8. Text Generation — Beam Search
Greedy decoding picks the best token each step:
Problem: locally optimal ≠ globally optimal
Beam Search
Keep top k sequences simultaneously.
Example (beam=2):
Step1: I (0.6), We (0.4)
Step2: I am (0.5), I was (0.1), We are (0.3), We were (0.1)
Keep best 2 → I am, We are
Beam search explores multiple futures before committing.
Tradeoff:
| Beam Size | Effect |
|---|---|
| Small | Faster, diverse |
| Large | Accurate, repetitive |
9. Evaluation Metrics
BLEU Score (Translation Quality)
Measures n‑gram overlap with reference text.
BLEU ≈ precision of matching phrases
Limitations:
- Cannot measure meaning
- Penalizes paraphrases
WER (Word Error Rate)
Used in speech recognition.
WER = (Substitutions + Insertions + Deletions) / Total Words
Lower is better.
10. Putting It All Together
Transformer pipeline:
Tokens
→ Embedding
→ Positional Encoding
→ Self Attention (understand relationships)

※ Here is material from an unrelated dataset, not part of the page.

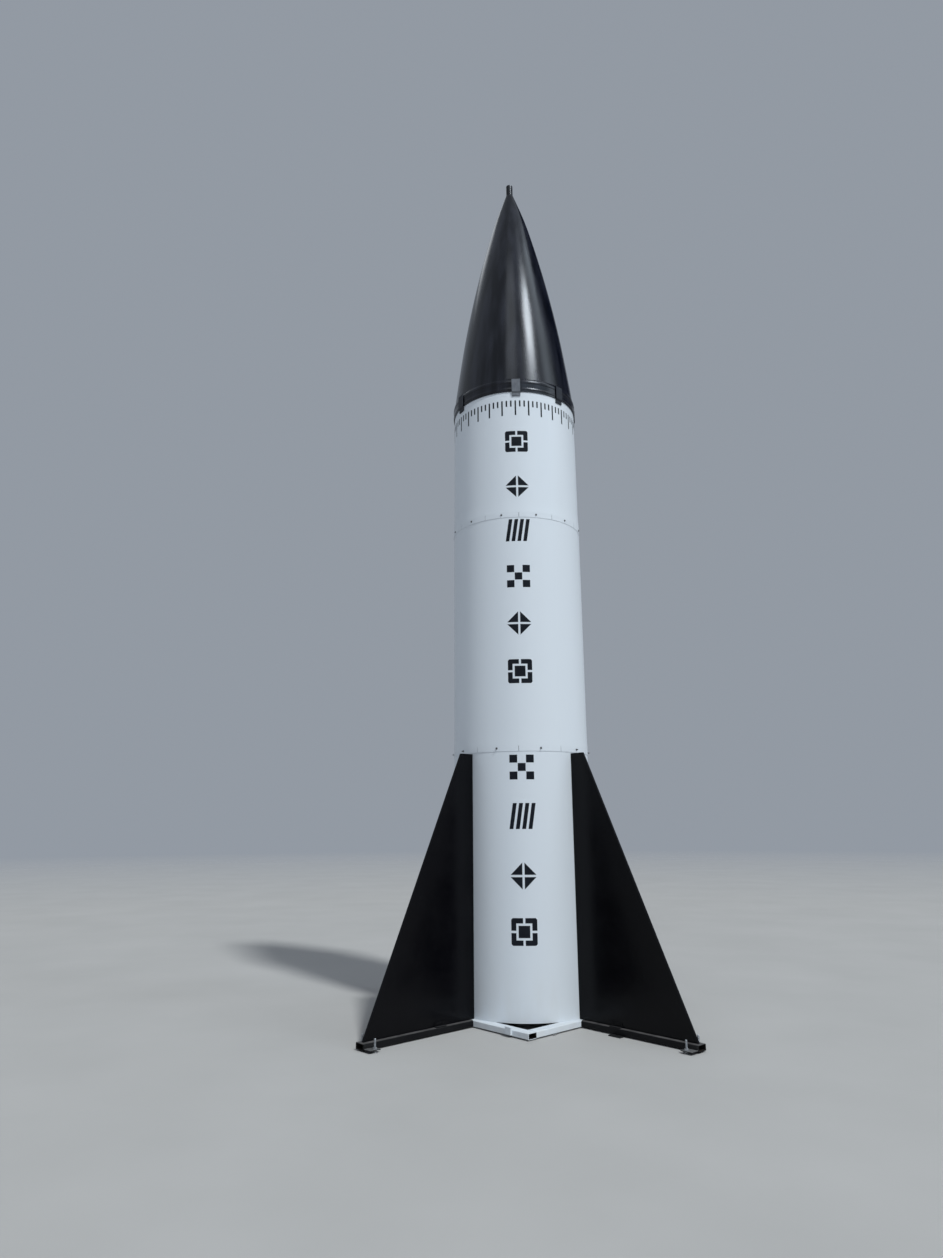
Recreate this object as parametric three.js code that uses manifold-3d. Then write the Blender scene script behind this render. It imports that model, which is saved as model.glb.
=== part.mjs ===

→ Feed Forward (process meaning)
→ Repeat layers (build abstraction)
→ Decoder predicts next token
→ Beam search generates sequence
→ BLEU/WER evaluate quality
Final Intuition
Transformers are powerful because they:
- Replace memory with relationships
- Replace recurrence with parallel reasoning
- Replace rules with learned structure
A transformer is not reading text sequentially — it is building a graph of meaning and reasoning over it.
One‑Sentence Summary
RNNs remember the past. Transformers understand the entire context at once.